▸ **Work to be completed**: Exactly the lines from the one containing "Model this object" through the one containing "insert_h = 18; // [16:0.5:20]" must be returned; include both ends and nothing else.

▸ **Dataset extract**:
***
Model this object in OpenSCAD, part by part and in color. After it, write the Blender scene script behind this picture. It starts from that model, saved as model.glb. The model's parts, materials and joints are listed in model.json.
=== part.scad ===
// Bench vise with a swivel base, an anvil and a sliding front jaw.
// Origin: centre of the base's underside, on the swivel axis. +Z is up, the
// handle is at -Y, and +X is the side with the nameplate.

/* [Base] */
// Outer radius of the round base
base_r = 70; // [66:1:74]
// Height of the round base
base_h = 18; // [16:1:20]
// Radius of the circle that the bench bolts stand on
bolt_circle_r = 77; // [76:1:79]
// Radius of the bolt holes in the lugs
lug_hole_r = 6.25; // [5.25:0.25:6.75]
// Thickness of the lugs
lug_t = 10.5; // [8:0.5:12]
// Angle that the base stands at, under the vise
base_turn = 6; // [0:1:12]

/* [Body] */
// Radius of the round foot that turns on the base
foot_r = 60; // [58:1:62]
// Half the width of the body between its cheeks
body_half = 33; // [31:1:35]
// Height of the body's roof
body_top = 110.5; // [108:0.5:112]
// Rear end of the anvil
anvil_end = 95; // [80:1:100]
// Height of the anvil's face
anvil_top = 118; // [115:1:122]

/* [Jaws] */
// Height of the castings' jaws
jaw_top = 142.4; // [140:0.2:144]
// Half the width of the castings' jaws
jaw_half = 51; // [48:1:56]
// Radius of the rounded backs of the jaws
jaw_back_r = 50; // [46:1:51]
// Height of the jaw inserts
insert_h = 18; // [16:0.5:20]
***
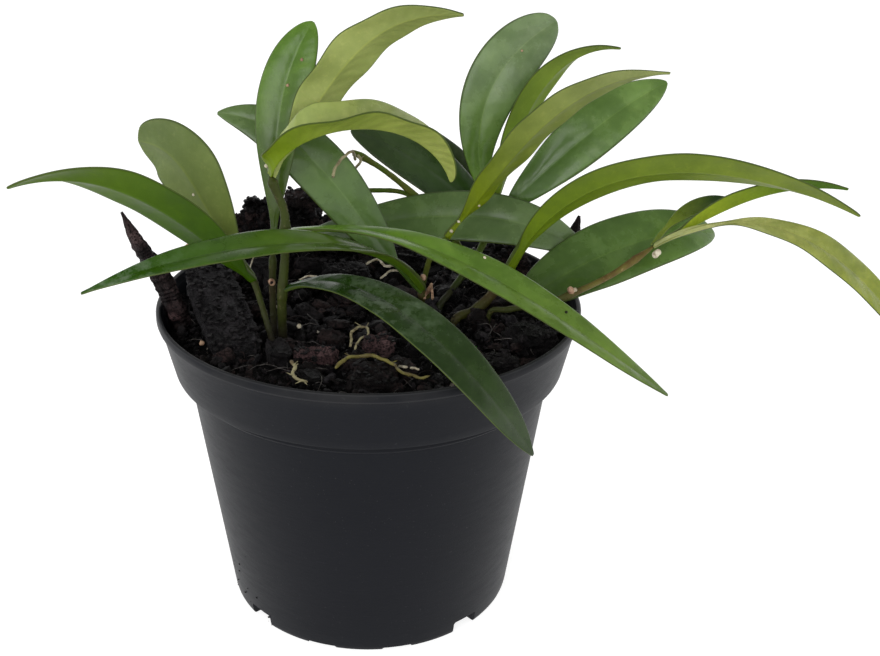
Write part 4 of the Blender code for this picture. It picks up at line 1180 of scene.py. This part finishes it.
***
▸ **Right answer**:
Model this object in OpenSCAD, part by part and in color. After it, write the Blender scene script behind this picture. It starts from that model, saved as model.glb. The model's parts, materials and joints are listed in model.json.
=== part.scad ===
// Bench vise with a swivel base, an anvil and a sliding front jaw.
// Origin: centre of the base's underside, on the swivel axis. +Z is up, the
// handle is at -Y, and +X is the side with the nameplate.

/* [Base] */
// Outer radius of the round base
base_r = 70; // [66:1:74]
// Height of the round base
base_h = 18; // [16:1:20]
// Radius of the circle that the bench bolts stand on
bolt_circle_r = 77; // [76:1:79]
// Radius of the bolt holes in the lugs
lug_hole_r = 6.25; // [5.25:0.25:6.75]
// Thickness of the lugs
lug_t = 10.5; // [8:0.5:12]
// Angle that the base stands at, under the vise
base_turn = 6; // [0:1:12]

/* [Body] */
// Radius of the round foot that turns on the base
foot_r = 60; // [58:1:62]
// Half the width of the body between its cheeks
body_half = 33; // [31:1:35]
// Height of the body's roof
body_top = 110.5; // [108:0.5:112]
// Rear end of the anvil
anvil_end = 95; // [80:1:100]
// Height of the anvil's face
anvil_top = 118; // [115:1:122]

/* [Jaws] */
// Height of the castings' jaws
jaw_top = 142.4; // [140:0.2:144]
// Half the width of the castings' jaws
jaw_half = 51; // [48:1:56]
// Radius of the rounded backs of the jaws
jaw_back_r = 50; // [46:1:51]
// Height of the jaw inserts
insert_h = 18; // [16:0.5:20]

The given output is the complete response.